■ Stated exercise:
Quote exactly the lines between the line containing "baseFrame();" and the line containing "cableRadius = 2.5", counting those two lines as part of the range. Leave the rest out.
━━━ Provided material
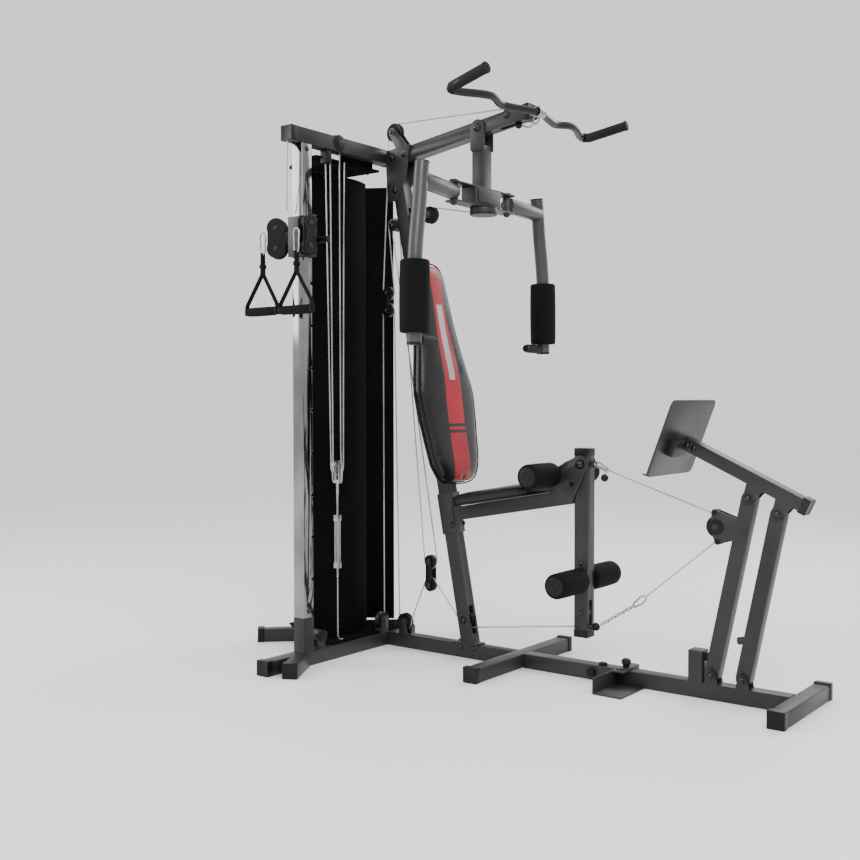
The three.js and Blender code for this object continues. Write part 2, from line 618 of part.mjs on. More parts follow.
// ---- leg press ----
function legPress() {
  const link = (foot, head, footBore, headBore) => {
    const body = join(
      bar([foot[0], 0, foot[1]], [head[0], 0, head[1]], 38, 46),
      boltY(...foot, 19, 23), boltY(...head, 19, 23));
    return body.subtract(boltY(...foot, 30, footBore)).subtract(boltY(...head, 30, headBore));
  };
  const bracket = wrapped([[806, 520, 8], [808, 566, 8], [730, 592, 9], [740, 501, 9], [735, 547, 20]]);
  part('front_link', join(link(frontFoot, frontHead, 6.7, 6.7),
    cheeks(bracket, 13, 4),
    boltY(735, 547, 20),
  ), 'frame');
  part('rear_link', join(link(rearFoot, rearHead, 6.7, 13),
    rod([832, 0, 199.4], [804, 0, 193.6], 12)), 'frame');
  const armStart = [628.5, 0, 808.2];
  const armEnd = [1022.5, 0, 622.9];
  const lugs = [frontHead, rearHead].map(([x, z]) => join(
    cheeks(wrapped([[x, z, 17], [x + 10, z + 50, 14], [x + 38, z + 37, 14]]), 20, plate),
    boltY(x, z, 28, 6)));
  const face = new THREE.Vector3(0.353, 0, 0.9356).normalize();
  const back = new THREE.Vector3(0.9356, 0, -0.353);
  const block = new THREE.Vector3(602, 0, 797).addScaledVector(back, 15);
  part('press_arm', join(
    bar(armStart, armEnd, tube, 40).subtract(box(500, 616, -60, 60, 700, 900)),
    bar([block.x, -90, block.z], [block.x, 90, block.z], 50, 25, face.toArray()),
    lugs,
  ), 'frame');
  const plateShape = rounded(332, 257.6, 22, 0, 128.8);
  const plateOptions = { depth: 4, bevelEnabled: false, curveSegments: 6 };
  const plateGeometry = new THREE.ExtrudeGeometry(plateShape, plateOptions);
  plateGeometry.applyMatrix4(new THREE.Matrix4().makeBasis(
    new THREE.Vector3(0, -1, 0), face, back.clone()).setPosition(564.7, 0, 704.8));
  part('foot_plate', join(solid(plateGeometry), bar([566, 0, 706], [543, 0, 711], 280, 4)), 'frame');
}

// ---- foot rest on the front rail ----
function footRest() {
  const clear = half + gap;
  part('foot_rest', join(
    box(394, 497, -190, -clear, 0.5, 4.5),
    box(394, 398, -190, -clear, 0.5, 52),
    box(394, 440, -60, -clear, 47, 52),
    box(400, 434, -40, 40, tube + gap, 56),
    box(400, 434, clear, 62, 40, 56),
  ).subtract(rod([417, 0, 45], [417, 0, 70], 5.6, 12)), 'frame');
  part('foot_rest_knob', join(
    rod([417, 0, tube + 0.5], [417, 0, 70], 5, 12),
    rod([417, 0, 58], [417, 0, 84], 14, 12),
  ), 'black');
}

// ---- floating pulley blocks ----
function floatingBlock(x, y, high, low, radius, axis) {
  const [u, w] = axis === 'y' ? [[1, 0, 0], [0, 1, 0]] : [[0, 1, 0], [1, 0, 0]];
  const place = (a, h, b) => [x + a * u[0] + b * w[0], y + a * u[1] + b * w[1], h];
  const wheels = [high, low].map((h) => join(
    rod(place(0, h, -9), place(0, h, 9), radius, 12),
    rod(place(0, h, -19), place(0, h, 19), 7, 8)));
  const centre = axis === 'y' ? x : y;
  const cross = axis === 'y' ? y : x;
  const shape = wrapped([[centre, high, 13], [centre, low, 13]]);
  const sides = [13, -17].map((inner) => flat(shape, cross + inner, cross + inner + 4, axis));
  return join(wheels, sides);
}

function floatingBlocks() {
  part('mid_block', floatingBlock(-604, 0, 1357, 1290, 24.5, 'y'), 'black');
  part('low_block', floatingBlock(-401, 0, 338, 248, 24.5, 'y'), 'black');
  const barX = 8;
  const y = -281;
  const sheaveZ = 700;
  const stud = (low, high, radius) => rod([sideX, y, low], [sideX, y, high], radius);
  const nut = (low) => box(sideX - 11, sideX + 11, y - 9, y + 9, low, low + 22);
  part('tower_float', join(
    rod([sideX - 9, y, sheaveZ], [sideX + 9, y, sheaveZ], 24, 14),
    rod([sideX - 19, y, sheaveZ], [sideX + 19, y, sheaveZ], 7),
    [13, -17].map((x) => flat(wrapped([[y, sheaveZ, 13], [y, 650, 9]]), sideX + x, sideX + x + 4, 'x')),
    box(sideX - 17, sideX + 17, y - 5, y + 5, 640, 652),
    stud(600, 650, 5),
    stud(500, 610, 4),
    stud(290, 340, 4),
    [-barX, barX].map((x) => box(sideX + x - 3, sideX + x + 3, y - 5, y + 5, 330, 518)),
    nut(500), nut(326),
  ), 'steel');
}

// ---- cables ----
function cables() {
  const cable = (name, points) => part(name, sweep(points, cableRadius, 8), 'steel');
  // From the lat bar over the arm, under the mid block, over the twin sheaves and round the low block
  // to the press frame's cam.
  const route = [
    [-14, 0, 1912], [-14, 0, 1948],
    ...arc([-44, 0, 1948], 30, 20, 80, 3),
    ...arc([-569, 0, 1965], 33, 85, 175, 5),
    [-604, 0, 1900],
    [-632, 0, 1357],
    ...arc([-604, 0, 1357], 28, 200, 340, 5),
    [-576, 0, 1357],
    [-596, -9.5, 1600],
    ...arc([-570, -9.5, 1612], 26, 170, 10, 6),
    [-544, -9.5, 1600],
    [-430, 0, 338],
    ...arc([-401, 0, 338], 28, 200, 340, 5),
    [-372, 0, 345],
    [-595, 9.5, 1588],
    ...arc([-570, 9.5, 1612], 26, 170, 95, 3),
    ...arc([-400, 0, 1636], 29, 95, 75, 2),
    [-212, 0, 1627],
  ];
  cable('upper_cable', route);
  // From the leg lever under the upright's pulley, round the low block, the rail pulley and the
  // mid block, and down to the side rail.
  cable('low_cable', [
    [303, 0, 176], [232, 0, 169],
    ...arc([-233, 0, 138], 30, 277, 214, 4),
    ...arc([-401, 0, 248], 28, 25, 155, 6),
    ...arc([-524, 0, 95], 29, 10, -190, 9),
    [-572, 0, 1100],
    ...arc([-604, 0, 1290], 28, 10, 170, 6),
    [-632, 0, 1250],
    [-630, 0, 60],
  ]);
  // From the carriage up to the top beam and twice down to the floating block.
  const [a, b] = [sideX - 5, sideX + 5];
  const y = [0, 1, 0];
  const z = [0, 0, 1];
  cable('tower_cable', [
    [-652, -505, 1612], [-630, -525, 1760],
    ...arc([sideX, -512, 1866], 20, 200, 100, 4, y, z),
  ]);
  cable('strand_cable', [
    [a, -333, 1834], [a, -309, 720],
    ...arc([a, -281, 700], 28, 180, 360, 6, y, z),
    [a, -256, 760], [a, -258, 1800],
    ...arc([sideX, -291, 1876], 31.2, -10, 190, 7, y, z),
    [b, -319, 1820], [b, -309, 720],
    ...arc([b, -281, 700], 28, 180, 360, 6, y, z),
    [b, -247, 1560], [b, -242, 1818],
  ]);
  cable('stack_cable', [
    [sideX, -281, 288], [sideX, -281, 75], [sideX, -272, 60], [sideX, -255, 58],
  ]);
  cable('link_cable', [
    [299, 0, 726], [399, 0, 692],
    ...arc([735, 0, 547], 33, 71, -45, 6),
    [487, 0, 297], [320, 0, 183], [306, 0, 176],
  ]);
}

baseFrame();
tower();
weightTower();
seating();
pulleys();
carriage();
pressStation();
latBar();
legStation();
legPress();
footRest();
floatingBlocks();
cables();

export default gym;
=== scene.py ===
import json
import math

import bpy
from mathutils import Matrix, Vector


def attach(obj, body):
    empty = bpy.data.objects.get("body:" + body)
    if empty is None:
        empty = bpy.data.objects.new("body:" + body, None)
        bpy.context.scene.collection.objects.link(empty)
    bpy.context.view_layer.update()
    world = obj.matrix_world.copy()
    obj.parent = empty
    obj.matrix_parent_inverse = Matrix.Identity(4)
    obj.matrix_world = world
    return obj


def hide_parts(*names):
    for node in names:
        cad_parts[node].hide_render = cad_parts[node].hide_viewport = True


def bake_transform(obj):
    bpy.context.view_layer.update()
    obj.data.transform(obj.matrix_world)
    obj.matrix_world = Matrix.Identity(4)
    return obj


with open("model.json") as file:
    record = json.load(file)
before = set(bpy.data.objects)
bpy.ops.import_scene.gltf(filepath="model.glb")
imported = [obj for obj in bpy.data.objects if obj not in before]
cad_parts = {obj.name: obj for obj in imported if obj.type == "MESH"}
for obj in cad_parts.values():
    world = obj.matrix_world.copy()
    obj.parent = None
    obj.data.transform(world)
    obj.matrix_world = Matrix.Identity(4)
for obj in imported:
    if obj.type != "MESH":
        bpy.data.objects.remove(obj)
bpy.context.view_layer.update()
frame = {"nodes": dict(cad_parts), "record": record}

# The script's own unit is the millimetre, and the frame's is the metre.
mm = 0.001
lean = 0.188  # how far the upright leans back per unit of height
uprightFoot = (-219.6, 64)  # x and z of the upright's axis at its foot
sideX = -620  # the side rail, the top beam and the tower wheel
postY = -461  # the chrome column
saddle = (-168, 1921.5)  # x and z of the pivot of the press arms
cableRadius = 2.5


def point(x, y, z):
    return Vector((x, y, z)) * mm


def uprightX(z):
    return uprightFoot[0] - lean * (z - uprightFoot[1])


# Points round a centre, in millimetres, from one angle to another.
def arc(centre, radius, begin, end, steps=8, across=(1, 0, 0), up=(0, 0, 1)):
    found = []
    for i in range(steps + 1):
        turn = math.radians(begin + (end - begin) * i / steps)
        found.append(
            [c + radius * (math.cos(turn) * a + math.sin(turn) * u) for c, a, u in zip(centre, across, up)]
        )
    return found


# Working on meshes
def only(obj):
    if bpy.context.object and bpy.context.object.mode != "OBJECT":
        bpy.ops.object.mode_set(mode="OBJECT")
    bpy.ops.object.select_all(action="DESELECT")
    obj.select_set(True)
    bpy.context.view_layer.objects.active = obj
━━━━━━
■ In response:
baseFrame();
tower();
weightTower();
seating();
pulleys();
carriage();
pressStation();
latBar();
legStation();
legPress();
footRest();
floatingBlocks();
cables();

export default gym;
=== scene.py ===
import json
import math

import bpy
from mathutils import Matrix, Vector


def attach(obj, body):
    empty = bpy.data.objects.get("body:" + body)
    if empty is None:
        empty = bpy.data.objects.new("body:" + body, None)
        bpy.context.scene.collection.objects.link(empty)
    bpy.context.view_layer.update()
    world = obj.matrix_world.copy()
    obj.parent = empty
    obj.matrix_parent_inverse = Matrix.Identity(4)
    obj.matrix_world = world
    return obj


def hide_parts(*names):
    for node in names:
        cad_parts[node].hide_render = cad_parts[node].hide_viewport = True


def bake_transform(obj):
    bpy.context.view_layer.update()
    obj.data.transform(obj.matrix_world)
    obj.matrix_world = Matrix.Identity(4)
    return obj


with open("model.json") as file:
    record = json.load(file)
before = set(bpy.data.objects)
bpy.ops.import_scene.gltf(filepath="model.glb")
imported = [obj for obj in bpy.data.objects if obj not in before]
cad_parts = {obj.name: obj for obj in imported if obj.type == "MESH"}
for obj in cad_parts.values():
    world = obj.matrix_world.copy()
    obj.parent = None
    obj.data.transform(world)
    obj.matrix_world = Matrix.Identity(4)
for obj in imported:
    if obj.type != "MESH":
        bpy.data.objects.remove(obj)
bpy.context.view_layer.update()
frame = {"nodes": dict(cad_parts), "record": record}

# The script's own unit is the millimetre, and the frame's is the metre.
mm = 0.001
lean = 0.188  # how far the upright leans back per unit of height
uprightFoot = (-219.6, 64)  # x and z of the upright's axis at its foot
sideX = -620  # the side rail, the top beam and the tower wheel
postY = -461  # the chrome column
saddle = (-168, 1921.5)  # x and z of the pivot of the press arms
cableRadius = 2.5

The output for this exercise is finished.